En cela, ils ont un privilège intellectuel, celui d’avoir l’esprit libre.
Malgré toutes les dérives et tous les avatars de la folie des rapaces et des loups, l’homme est en route pour un autre destin, son destin. Il y a des frémissements qui se font sentir.
Il y a peut-être d’autres voies pour favoriser le progrès moral et spirituel, mais celle qu’empruntent les membres de l’ordre maçonnique a l’avantage sur toutes les autres de n’être soumise à aucune politique, de ne privilégier aucune manière de voir, de ne se plier à aucun pouvoir discrétionnaire.

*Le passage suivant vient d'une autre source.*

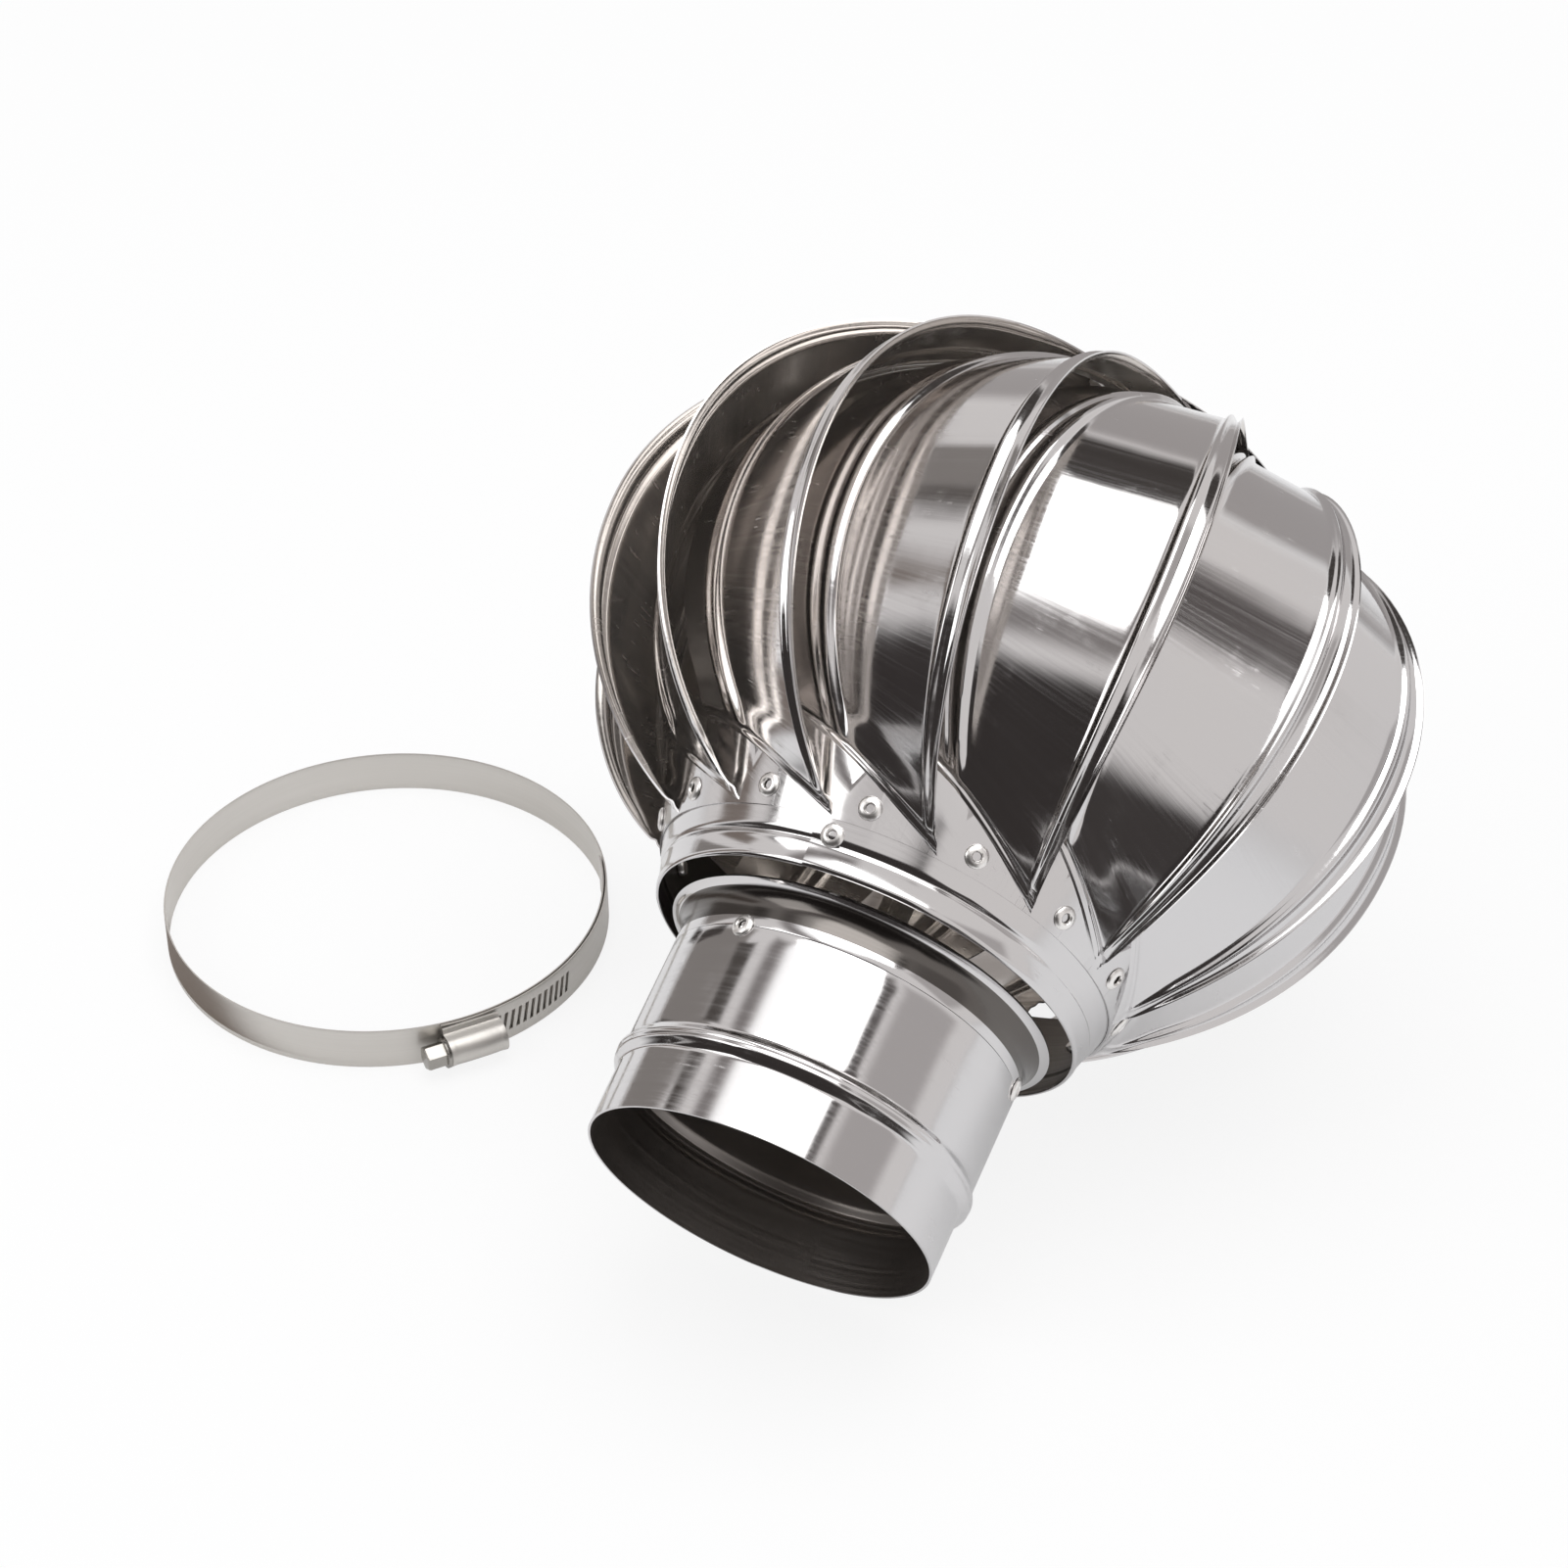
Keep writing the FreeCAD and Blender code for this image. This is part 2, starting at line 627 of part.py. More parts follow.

Le Franc-maçon, le vrai Franc-maçon revendique le droit de douter et de chercher. Il s’impose individuellement et collectivement une discipline d’éclairement des choses de la vie et de la mort, cette quête est constante et sans fin.
Voilà pourquoi les Frères et les Sœurs constitués en Loges agacent ou inquiètent certains qui, étonnés de l’amour qu’ils se portent, de l’entraide qu’ils exercent, en font l’objet de quelque abominable secret d’alliance occulte alors qu’il ne s’agit, tout simplement, que d’un sentiment de profonde reconnaissance, de respect mutuel et de liens affectifs qui relèvent de l’indicible.
Nous avons tous besoin d’un refuge, même si nous n’avons pas besoin de nous y rendre. Je n’irai sans doute jamais au sommet du Cervin, mais j’ai besoin de savoir que la montagne existe, cette possibilité de nous évader nous est aussi nécessaire que l’espoir.
Sans cela, la vie dans la cité serait intenable et, en fait, c’est ce qui se passe. Bien des hommes sont acculés à la drogue, au crime ou à la psychanalyse.
L’idéal de la Franc-maçonnerie est de construire la vie, non pas sur la vie, mais dans la simplicité du don généreux, d’un espace de liberté pour chacun, dans la clarté.
C’est à découvert et dans la liberté que l’amour fleuri le mieux.
L’engagement maçonnique est une merveilleuse aventure, c’est vouloir construire de toutes ses forces un monde meilleur.
C’est notre défi à travers le temps passé et le temps à venir.